Synthesis and characterization

Reaction of a new organic linker 7-(4-carboxyphenyl)quinoline-3-carboxylic acid (H₂CPQC) containing quinolone group and Zn(NO₃)₂˙6H₂O in N,N-dimethylformamide/acetonitrile/H₂O/HBF₃ at 100 ^oC affords colourless hexagonal prism crystals of H₂[Zn₃O(C₁₇H₉NO₄)₃]·2.5H₂O·0.5DMF·MeCN (ZJU-68, Fig. 1a). Single crystal X-ray diffraction studies reveal that ZJU-68 crystallizes in the space group (see Supplementary Table 1 for detailed crystallographic data). As shown in Fig. 2a, trinuclear secondary building units (SBUs) of [Zn₃O]⁴⁺ are linked by the ligands CPQC²⁻ to form an anionic framework of [Zn₃O(C₁₇H₉NO₄)₃]²⁻. In this structure, nine coordination sites of [Zn₃O]⁴⁺ are completely occupied by six carboxylates and three of nitrogen atoms from the quinoline moieties, which are different from most of metal–organic frameworks with [M₃O]^3n–2 (n=3 for M=Cr³⁺, Fe³⁺ and so on or n=2 for M=Zn²⁺, Cu²⁺) SBUs in which three sites are occupied by small capping ligands such as water and hydroxide^17,18.

Figure 1: Schematic synthesis of ZJU-68 and ZJU-68DMASM.

(a) The synthesis and micrograph of a novel metal–organic framework ZJU-68. (b) In situ synthesis of laser dye incorporated metal–organic framework crystals ZJU-68DMASM. The inclusion of the red dye DMASM molecules leads to the color change from the original colourless ZJU-68 to red ZJU-68DMASM. Scale bar, 50 μm.

Figure 2: The structure of a novel metal–organic framework crystal ZJU-68.

(a) Crystal structure of ZJU-68 viewed along the crystallographic c direction (C, orange; N, green; O, red; Zn, blue polyhedra). H atoms and solvent molecules are omitted for clarity.
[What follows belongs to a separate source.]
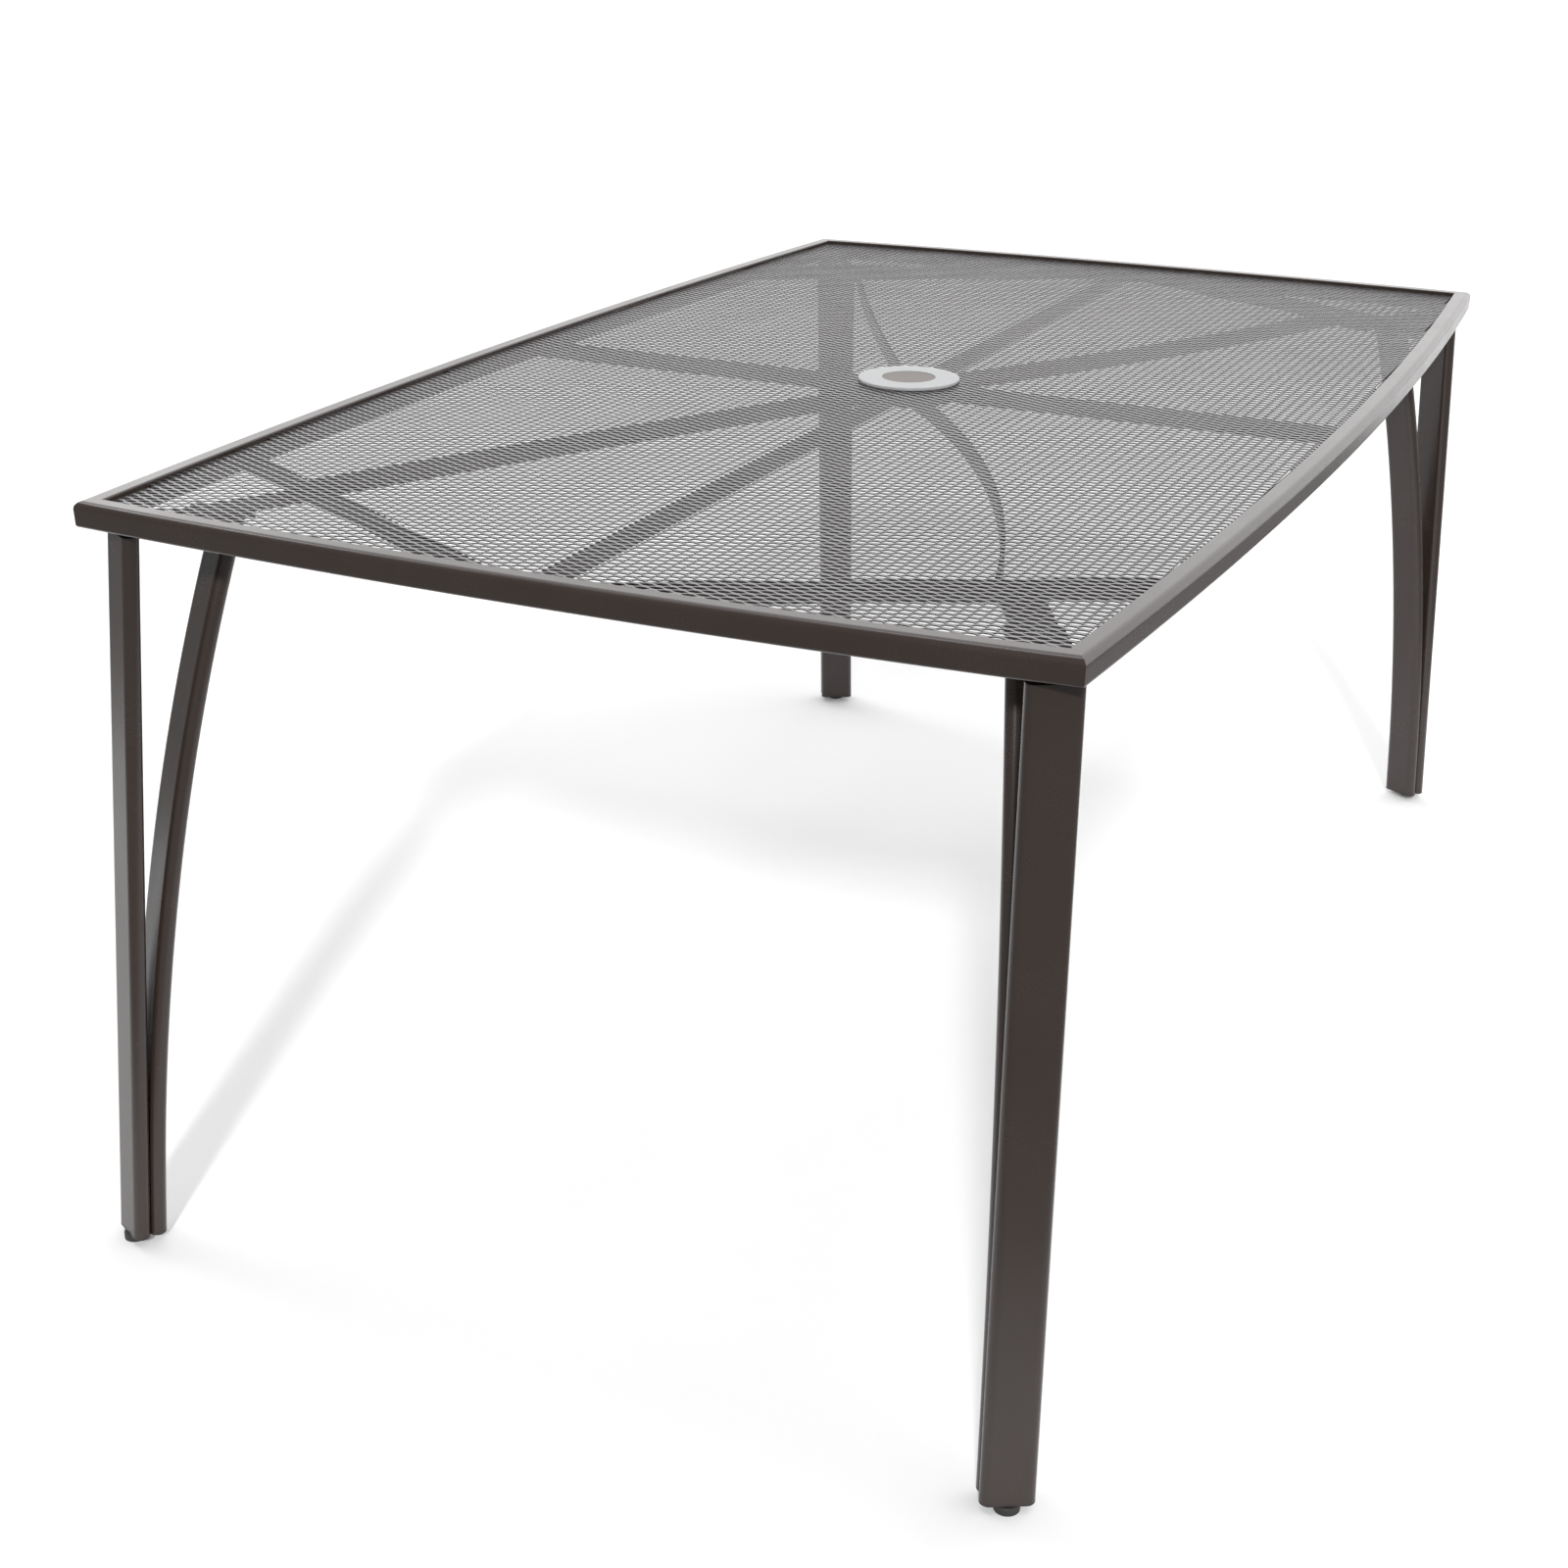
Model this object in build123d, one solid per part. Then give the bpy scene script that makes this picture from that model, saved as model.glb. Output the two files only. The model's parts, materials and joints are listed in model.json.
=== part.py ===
from build123d import *
import math
import os

# Overall top, millimetres
table_length = 1620.0
table_width = 980.0
table_height = 720.0
end_bow = 17.0
side_bow = 28.0

# Frame rails, a hollow section with a ledge on the inner side for the mesh
rail_height = 23.5
rail_top_width = 20.0
ledge_width = 6.0
rail_lean = 1.0
rail_top_round = 4.0
rail_low_round = 3.0
rail_edge_round = 1.5
rail_wall = 2.0

# Expanded mesh panel, its gaps drawn several pitches wide
mesh_recess = 3.5
mesh_thickness = 2.0
mesh_pitch_x = 9.6
mesh_pitch_y = 20.8
mesh_pitches_per_gap = 8
mesh_open_share = 0.84
mesh_border = 8.0
mesh_smallest_gap_share = 0.08

# Support bars on edge under the mesh
bar_thickness = 4.0
crossbar_thickness = 5.0
crossbar_setback = 166.7
corner_azimuth_deg = 28.0
diagonal_bows = {"near_left": 5.0, "near_right": 36.0, "far_right": 16.0, "far_left": 8.0}

# Hub, umbrella ring and hole plug at the centre
hub_outer_radius = 48.0
flange_radius = 55.0
flange_thickness = 3.0
flange_edge_round = 1.2
collar_radius = 33.0
collar_drop = 2.0
seat_radius = 28.9
seat_depth = 4.0
hole_radius = 26.5
hole_lip_height = 12.0
plug_bore_radius = 27.4
plug_play = 0.3
plug_top_drop = 0.3
plug_edge_round = 0.8
plug_skirt_wall = 2.0
plug_skirt_depth = 6.5

# Legs: a straight tube and a curved brace of the same flat-sided oval
leg_top_inset_x = 27.0
leg_top_inset_y = 31.0
leg_splay_x = 59.0
leg_splay_y = 12.0
leg_tube_width = 46.0
leg_tube_depth = 16.0
leg_tube_wall = 1.5
leg_tube_end_height = 9.0
brace_straight_height = 45.0
brace_low_bend_radius = 2700.0
brace_high_bend_radius = 2280.0
brace_low_bend_share = 0.5
brace_head_straight = 40.0

# Plates at the head of each leg
gusset_width = 38.0
gusset_thickness = 3.0
gusset_lap = 10.0
gusset_edge_inset = 14.0
head_plate_width = 48.0
head_plate_thickness = 4.0
head_plate_margin = 8.0
head_plate_edge_inset = 22.0

# Leg bolts with washers below and weld nuts above
bolt_radius = 4.0
bolt_hole_play = 0.3
bolt_across_flats = 13.0
bolt_head_height = 5.3
bolt_point = 1.5
bolt_inward_places = (32.0, 70.0)
washer_radius = 8.0
washer_thickness = 1.6
nut_height = 6.5
thread_play = 0.05

# Levelling feet, tube end plugs and their insert nuts
foot_radius = 11.0
foot_height = 7.0
foot_edge_round = 1.5
stud_radius = 3.0
stud_length = 23.0
stud_hole_play = 0.1
plug_stub_height = 18.0
insert_nut_across_flats = 10.0
insert_nut_height = 5.0
insert_nut_inset = 2.0
insert_nut_play = 0.1
insert_nut_turn_deg = 30.0

# Shared fits
seat_gap = 0.3
cut_overrun = 60.0

# Heights worked out from the sizes above
rail_bottom = table_height - rail_height
mesh_top = table_height - mesh_recess
mesh_bottom = mesh_top - mesh_thickness
gusset_bottom = rail_bottom - gusset_thickness
tube_top = gusset_bottom - head_plate_thickness

# Corner of the top and the arcs of its sides
corner_x = table_length / 2 - end_bow
corner_y = table_width / 2 - side_bow
end_radius = (corner_y**2 + end_bow**2) / (2 * end_bow)
side_radius = (corner_x**2 + side_bow**2) / (2 * side_bow)
end_turn = math.asin(corner_y / end_radius)
side_turn = math.asin(corner_x / side_radius)
mitre_deg = math.degrees(
    math.atan2(math.cos(end_turn) - math.sin(side_turn), math.cos(side_turn) - math.sin(end_turn))
)
end_centre = table_length / 2 - end_radius
side_centre = table_width / 2 - side_radius

# Directions and places of the leg in the far left quarter
outward = Vector(math.cos(math.radians(corner_azimuth_deg)), math.sin(math.radians(corner_azimuth_deg)), 0)
sideways = Vector(-outward.Y, outward.X, 0)
leg_top_x = corner_x - leg_top_inset_x
leg_top_y = corner_y - leg_top_inset_y
leg_foot_x = leg_top_x + leg_splay_x
leg_foot_y = leg_top_y + leg_splay_y
leg_head = Vector(leg_top_x, leg_top_y, rail_bottom)
leg_foot = Vector(leg_foot_x, leg_foot_y, leg_tube_end_height)
tube_up = (leg_head - leg_foot).normalized()
tube_out = (outward - tube_up * outward.dot(tube_up)).normalized()
head_along = leg_head.dot(outward)
head_across = leg_head.dot(sideways)
crossbar_reach = head_along - crossbar_setback
quarter = Rotation(0, 0, corner_azimuth_deg)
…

In this structure, nine coordination sites of a trinuclear SBU [Zn₃O]⁴⁺ are completely occupied by six carboxylates and three of nitrogen atoms from the quinoline moieties, which may play a crucial role in the stabilization of the resulting MOF, ZJU-68. (b) The simplified network structure of ZJU-68, displaying 1D channels along the c-axis. Different objects are not drawn to scale. (c) PXRD patterns of ZJU-68 and ZJU-68DMASM, which indicate that the ZJU-68DMASM has the identical framework structure with ZJU-68.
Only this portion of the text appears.